Illustrations by Jiatong Liu

Humour is a great distraction. By the time I was 14 I had carved out a niche as The Funny One in my friend group, mobilising stolen material and euphemistic jokes as a way of livening up a day in our dull, peculiar school. It worked. One of my friends suggested I become a stand-up comedian when I was older. I agreed.

My personality felt eternal, and so when my mum mentioned to me, very casually, that I had been mute until three years prior, I was shocked. I had no idea what she was talking about.

Finding out you’ve blocked out a large chunk of your life is the “I’m so powerful – my mind, ugh, it amazes me sometimes” moment that you don’t want. I don’t remember what happened the rest of that day, only that I was confused and questioning everything.

Nothing made sense. Being considered funny requires a sense of verboseness: you have to be able to make yourself heard. I quite liked making myself heard. But if my childhood was spent mute, where did that trait come from? The person I thought I was now seemed unreal – but so did the person I used to be. I saw myself split in two, and was determined to pick the right version.

Seven largely indecisive years passed. At 21 I graduated and moved in with some strangers. I was working two front of house jobs and had a blister the size of a £2 coin on my feet. It was summer 2018 and, as I always do in a crisis, I was creeping back into my comfort zone – a place filled with recognisable references that helped to cushion me from the world.

One of these was Simon Amstell. Simon was the first stand-up comedian I had ever truly liked. He was a calming voice that reminded me that life could be funny – and that escape from Essex was possible.

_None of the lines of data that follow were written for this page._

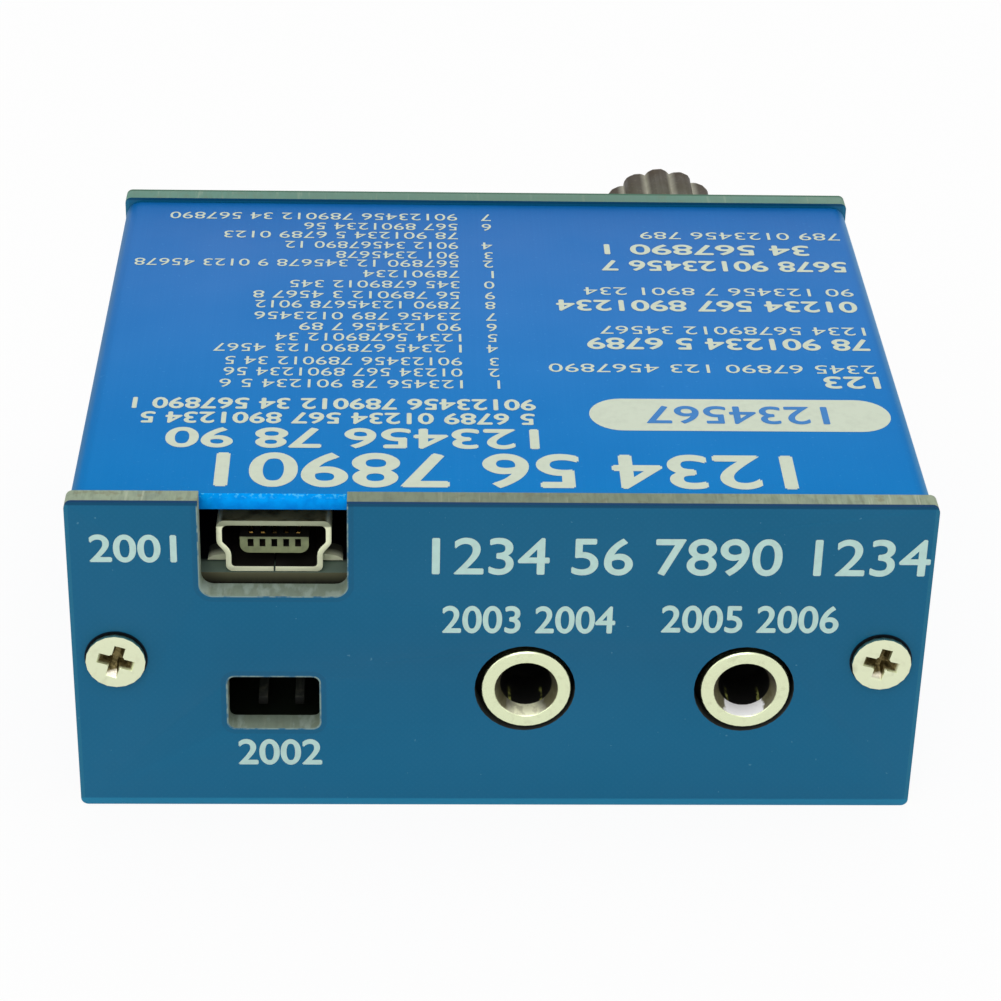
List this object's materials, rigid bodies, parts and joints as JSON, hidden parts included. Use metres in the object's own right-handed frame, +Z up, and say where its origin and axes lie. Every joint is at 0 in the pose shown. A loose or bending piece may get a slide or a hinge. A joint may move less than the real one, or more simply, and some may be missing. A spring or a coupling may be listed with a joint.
{
  "type": "morse code keyer",
  "caption": "Small electronic morse keyer in an extruded metal box: USB, programming, paddle and output sockets on one end, speed knob and push buttons on the other.",
  "frame": {"origin": "middle of the footprint, knob included, on the surface that the object rests on (the panels' lower edges)", "axes": "+X along the case's width, to the right when its socket panel is looked at; +Y from the socket panel to the control panel and the knob; +Z up"},
  "size_m": [0.058, 0.07, 0.0244],
  "materials": {
    "blue_anodised": "fine satin blue anodising over drawn aluminium",
    "blue_mask": "blue solder mask over glass-fibre board, pale grey-green at the routed edges",
    "bright_nickel": "bright nickel or tin plate with a slightly yellow cast",
    "black_plastic": "moulded, fine matt",
    "knob_plastic": "moulded, brownish black, satin",
    "pale_plastic": "moulded, pale, semi-gloss",
    "gold_plate": "thin gold plate",
    "green_board": "green solder mask over glass-fibre board",
    "resistor_paint": "baked tan coating"
  },
  "bodies": {
    "case": {"top_shell": "blue_anodised", "bottom_shell": "blue_anodised", "socket_panel": "blue_mask", "control_panel": "blue_mask", "socket_panel_screw_left": "bright_nickel", "socket_panel_screw_right": "bright_nickel", "control_panel_screw_left": "bright_nickel", "control_panel_screw_right": "bright_nickel", "main_board": "green_board", "controller_board": "green_board", "socket_strip_left": "black_plastic", "socket_strip_right": "black_plastic", "pin_strip_left": "black_plastic", "pin_strip_right": "black_plastic", "controller_chip": "black_plastic", "controller_crystal": "bright_nickel", "usb_shell": "bright_nickel", "usb_insulator": "pale_plastic", "usb_contact_1": "gold_plate", "usb_contact_2": "gold_plate", "usb_contact_3": "gold_plate", "usb_contact_4": "gold_plate", "usb_contact_5": "gold_plate", "program_header_base": "black_plastic", "program_pin_1": "bright_nickel", "program_pin_2": "bright_nickel", "paddle_jack_nose": "bright_nickel", "paddle_jack_body": "black_plastic", "paddle_jack_tip_spring": "gold_plate", "paddle_jack_ring_spring": "gold_plate", "output_jack_nose": "bright_nickel", "output_jack_body": "black_plastic", "output_jack_tip_spring": "gold_plate", "output_jack_ring_spring": "gold_plate", "speed_pot_body": "black_plastic", "speed_pot_bush": "bright_nickel", "speed_pot_washer": "bright_nickel", "speed_pot_nut": "bright_nickel", "set_switch_body": "black_plastic", "memory_1_switch_body": "black_plastic", "memory_2_switch_body": "black_plastic", "sidetone_buzzer": "black_plastic", "keying_transistor": "black_plastic", "supply_capacitor": "blue_anodised", "resistor_1": "resistor_paint", "resistor_2": "resistor_paint", "resistor_3": "resistor_paint"},
    "speed_knob": {"speed_knob": "knob_plastic", "speed_pot_shaft": "bright_nickel"},
    "set_button": {"set_button": "black_plastic"},
    "memory_1_button": {"memory_1_button": "black_plastic"},
    "memory_2_button": {"memory_2_button": "black_plastic"}
  },
  "joints": [
    {"name": "speed_knob_turn", "type": "hinge", "parent": "case", "child": "speed_knob", "pos_m": [0.01579, 0.01552, 0.01286], "axis": [0, 1, 0], "range_deg": [-140, 140]},
    {"name": "set_button_press", "type": "slide", "parent": "case", "child": "set_button", "axis": [0, -1, 0], "range_m": [0, 0.00025], "stiffness_N_per_m": 6000},
    {"name": "memory_1_button_press", "type": "slide", "parent": "case", "child": "memory_1_button", "axis": [0, -1, 0], "range_m": [0, 0.00025], "stiffness_N_per_m": 6000},
    {"name": "memory_2_button_press", "type": "slide", "parent": "case", "child": "memory_2_button", "axis": [0, -1, 0], "range_m": [0, 0.00025], "stiffness_N_per_m": 6000}
  ]
}
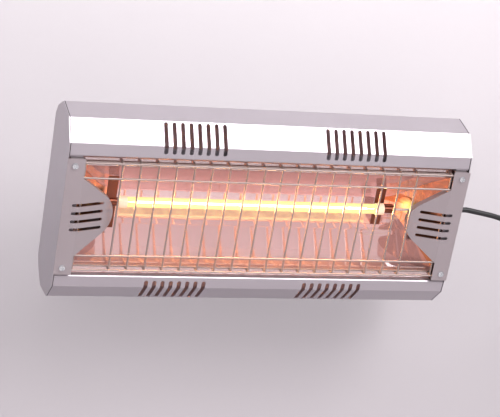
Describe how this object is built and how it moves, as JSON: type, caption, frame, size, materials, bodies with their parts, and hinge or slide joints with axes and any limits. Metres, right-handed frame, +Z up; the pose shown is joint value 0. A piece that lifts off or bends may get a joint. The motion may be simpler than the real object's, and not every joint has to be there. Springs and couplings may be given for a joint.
{
  "type": "electric bar heater",
  "caption": "Wall-mounted electric bar heater with one glowing quartz lamp in a mirror trough, wire guard, faceted steel case and a tilting wall bracket.",
  "frame": {"origin": "centre of the wall plate's four screw holes, on the plate's back face where it meets the wall", "axes": "+Y into the wall, +Z up, +X to the right as seen from the room; the case faces -Y and is turned 30 degrees down"},
  "size_m": [0.6634, 0.1924, 0.3184],
  "materials": {
    "case_paint": "silver-grey powder coat, satin",
    "plate_steel": "silver-grey coat, slightly warmer",
    "mirror_finish": "polished, mirror bright",
    "bright_wire": "bright plated wire",
    "zinc_steel": "zinc plated",
    "quartz": "clear quartz",
    "glowing_filament": "glowing",
    "ceramic": "unglazed",
    "heat_tinted_steel": "heat tinted",
    "lead_sleeve": "glass-fibre sleeve",
    "terminal_ceramic": "unglazed",
    "brass": "plain",
    "core_insulation": "insulated cores",
    "black_pvc": "satin black",
    "knob_plastic": "moulded black",
    "friction_fibre": "fibre",
    "tie_nylon": "nylon",
    "plug_brass": "nickel plated"
  },
  "bodies": {
    "bracket": {"wall_bracket": "zinc_steel"},
    "heater": {"top_shell": "case_paint", "bottom_shell": "case_paint", "back_panel": "case_paint", "end_cap_left": "case_paint", "end_cap_right": "case_paint", "front_plate_left": "plate_steel", "front_plate_right": "plate_steel", "plate_screws": "bright_wire", "wire_guard": "bright_wire", "reflector": "mirror_finish", "reflector_end_left": "mirror_finish", "reflector_end_right": "mirror_finish", "reflector_rivets": "zinc_steel", "quartz_tube": "quartz", "filament": "glowing_filament", "lamp_cap_left": "ceramic", "lamp_cap_right": "ceramic", "lamp_holder_left": "heat_tinted_steel", "lamp_holder_right": "heat_tinted_steel", "lamp_lead_left": "lead_sleeve", "lamp_lead_right": "lead_sleeve", "terminal_block": "terminal_ceramic", "terminal_screws": "brass", "supply_cores": "core_insulation", "earth_lead": "core_insulation", "earth_screw": "zinc_steel", "back_screws": "zinc_steel", "yoke": "zinc_steel", "yoke_screws": "zinc_steel", "friction_washers": "friction_fibre", "pivot_bolts": "zinc_steel", "knob_washers": "zinc_steel", "strain_relief": "black_pvc", "gland_nut": "knob_plastic", "inner_cord": "black_pvc", "cord_lead": "black_pvc", "cord_coil": "black_pvc", "cord_tail": "black_pvc", "cord_tie": "tie_nylon", "plug_body": "black_pvc", "plug_pins": "plug_brass"},
    "knob_left": {"tilt_knob_left": "knob_plastic"},
    "knob_right": {"tilt_knob_right": "knob_plastic"}
  },
  "joints": [
    {"name": "tilt", "type": "hinge", "parent": "bracket", "child": "heater", "pos_m": [0, -0.062, 0], "axis": [1, 0, 0], "range_deg": [-30, 15]},
    {"name": "knob_left_turn", "type": "hinge", "parent": "heater", "child": "knob_left", "pos_m": [-0.065, -0.062, 0], "axis": [1, 0, 0], "range_deg": [0, 360]},
    {"name": "knob_right_turn", "type": "hinge", "parent": "heater", "child": "knob_right", "pos_m": [0.065, -0.062, 0], "axis": [1, 0, 0], "range_deg": [0, 360]}
  ]
}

Rewatching Numb, his third special, was the catharsis I didn’t know I needed. And I didn’t just laugh: for the first time I felt a huge admiration for the way he laughed at painful experiences, turning himself into a ridiculous character for the audience to relate to. Rather than draining the anxiety from his performance, he submerged himself in it and…

…hang on a minute.

At 14, I felt personless. I was a vague collection of contradictory things that would never properly align. At 24, they still don’t. I am often the loudest person in the room, but I don’t like being the first to walk in. I am desperate for everyone to hear my opinion, but freeze up at the thought of ordering coffee. I like cheering people up, but I’m a massive pessimist. I love potatoes, but I hate mash.

I have learnt that there is no need to sacrifice one aspect of yourself in favour of another. It is possible to be both the loudest and most insecure person in the room; the funniest and the loneliest. What I saw, and continue to see, in Simon Amstell’s work is that being funny and being normal do not always overlap. And, in fact, it’s better if they don’t. In life and in writing, I re-learnt the importance of seeing the world – and myself – in a humorous way.